Problem to work on: Check every line of the data below for the string "bodies", and copy the ones that hold it.
■ ■ ■ ■ ■ ■ ■
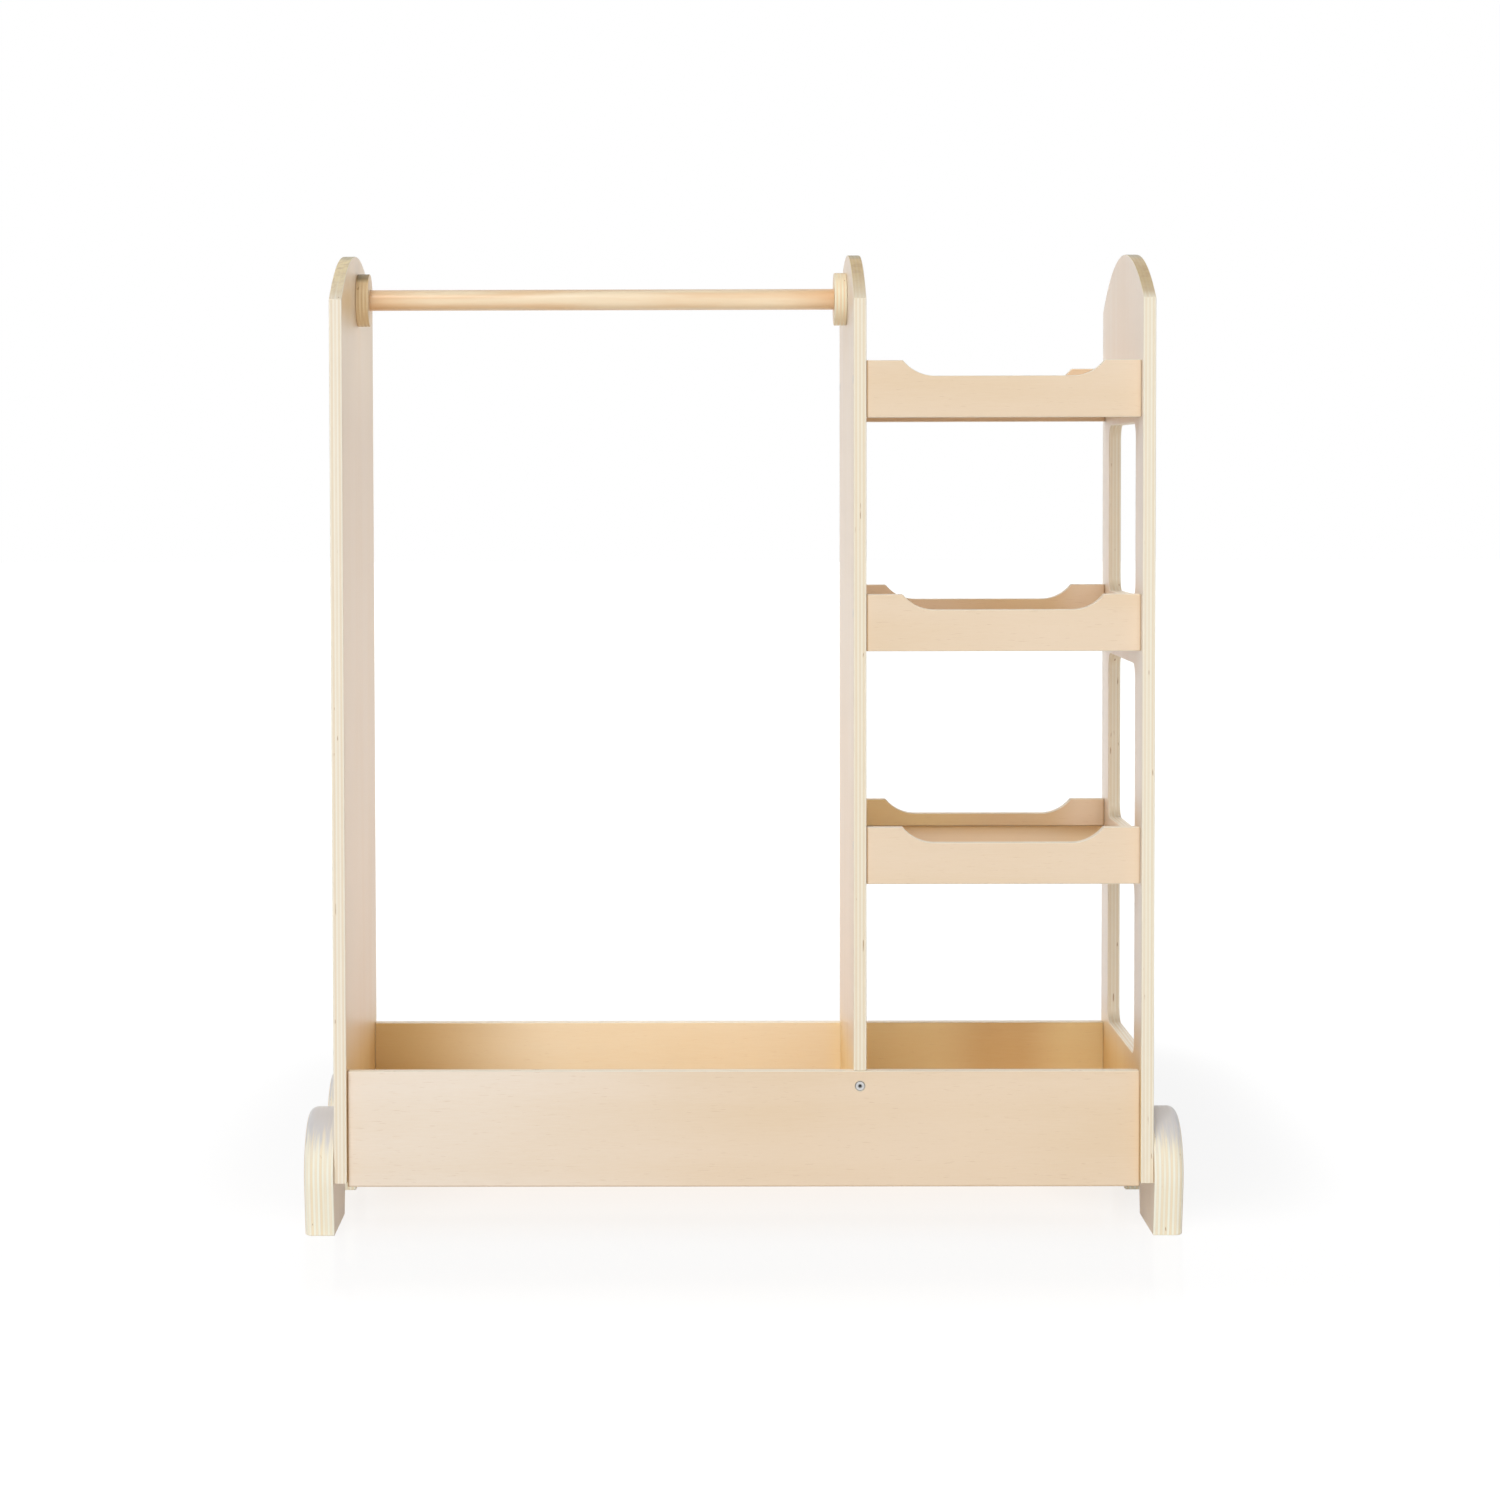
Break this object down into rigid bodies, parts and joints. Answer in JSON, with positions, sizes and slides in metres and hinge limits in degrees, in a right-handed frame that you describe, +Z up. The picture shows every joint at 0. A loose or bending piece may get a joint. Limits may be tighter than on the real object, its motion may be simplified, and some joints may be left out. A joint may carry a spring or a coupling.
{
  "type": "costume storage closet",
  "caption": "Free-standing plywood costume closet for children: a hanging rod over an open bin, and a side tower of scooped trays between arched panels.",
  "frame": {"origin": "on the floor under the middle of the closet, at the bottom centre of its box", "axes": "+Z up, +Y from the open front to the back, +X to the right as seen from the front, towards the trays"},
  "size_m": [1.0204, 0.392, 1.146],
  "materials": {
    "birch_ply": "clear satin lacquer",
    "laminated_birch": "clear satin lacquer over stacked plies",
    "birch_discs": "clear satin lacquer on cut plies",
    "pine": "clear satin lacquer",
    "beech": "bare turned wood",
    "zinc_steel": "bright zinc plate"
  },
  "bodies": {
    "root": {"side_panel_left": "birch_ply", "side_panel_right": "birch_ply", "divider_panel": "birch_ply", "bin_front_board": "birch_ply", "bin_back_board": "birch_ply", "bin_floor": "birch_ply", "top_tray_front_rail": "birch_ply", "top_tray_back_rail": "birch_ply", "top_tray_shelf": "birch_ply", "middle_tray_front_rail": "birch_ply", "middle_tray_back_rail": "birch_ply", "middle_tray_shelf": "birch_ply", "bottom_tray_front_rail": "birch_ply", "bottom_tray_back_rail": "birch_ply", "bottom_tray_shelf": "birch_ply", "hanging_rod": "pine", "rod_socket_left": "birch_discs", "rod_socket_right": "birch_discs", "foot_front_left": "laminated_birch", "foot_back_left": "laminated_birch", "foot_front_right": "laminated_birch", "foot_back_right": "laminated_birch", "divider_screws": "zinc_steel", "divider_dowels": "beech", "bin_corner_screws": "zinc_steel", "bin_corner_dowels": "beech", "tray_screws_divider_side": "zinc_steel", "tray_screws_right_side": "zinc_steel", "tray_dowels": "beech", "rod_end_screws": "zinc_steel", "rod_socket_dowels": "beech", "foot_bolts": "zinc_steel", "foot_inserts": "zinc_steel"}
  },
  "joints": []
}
■ ■ ■ ■ ■ ■ ■
Written response:
Break this object down into rigid bodies, parts and joints. Answer in JSON, with positions, sizes and slides in metres and hinge limits in degrees, in a right-handed frame that you describe, +Z up. The picture shows every joint at 0. A loose or bending piece may get a joint. Limits may be tighter than on the real object, its motion may be simplified, and some joints may be left out. A joint may carry a spring or a coupling.
  "bodies": {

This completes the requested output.